You are not looking for perfect answers. You are looking for specific, unrehearsed ones.

Chapter 05 · Consultant vs agency

Consultant, freelancer, or agency?

A solo freelancer is affordable but capacity-limited. A large agency has scale but routes most accounts to junior teams. An independent senior consultant sits in between: senior attention without the agency overhead or the junior handoff.

For most founder-led and mid-market businesses, senior-direct is the sweet spot. We unpack the trade-offs in detail in SEO consultant vs SEO agency.

What qualifications should an SEO consultant have?

There is no mandatory certification for SEO, so judge by evidence rather than badges: verifiable case studies, a clear technical vocabulary, a transparent link-earning method, and references.
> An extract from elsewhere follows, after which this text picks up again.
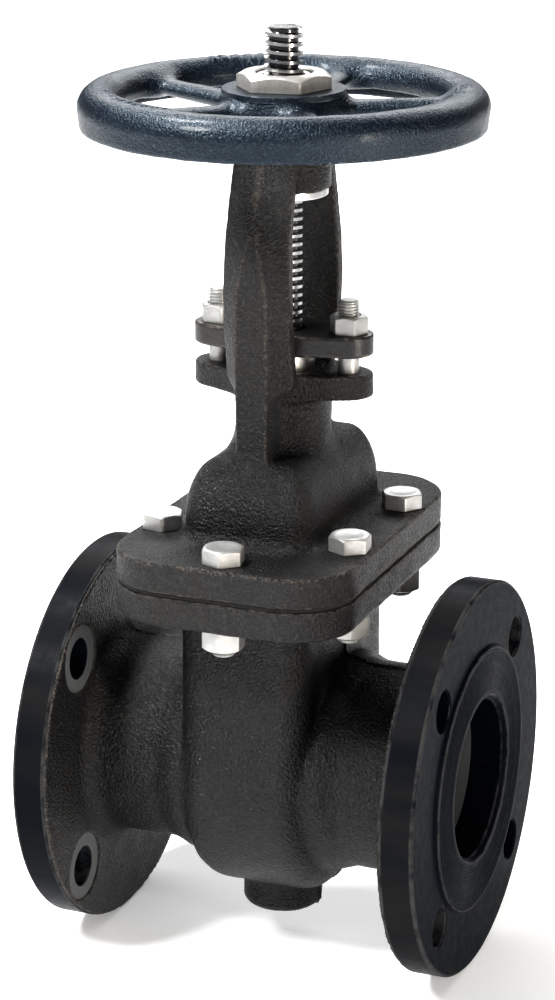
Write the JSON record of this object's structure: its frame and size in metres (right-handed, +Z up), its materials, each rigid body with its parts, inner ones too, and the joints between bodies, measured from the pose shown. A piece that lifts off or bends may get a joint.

Years of hands-on experience across migrations and competitive verticals matter far more than any course certificate.

How much should I pay an SEO consultant in the UK?

UK retainers typically run from around £950/month for local SEO up to £8,000–£15,000+ for competitive national and enterprise programmes. Anything far below that range usually means junior labour or low-quality links. See our full breakdown in the SEO cost guide.

Is it better to hire an SEO consultant or an agency?

For small and mid-market budgets, an independent senior consultant usually delivers more value because the senior who wins the work also does it. Large enterprises with many stakeholders sometimes need agency scale. The deciding factor is whether you want senior attention or breadth of headcount.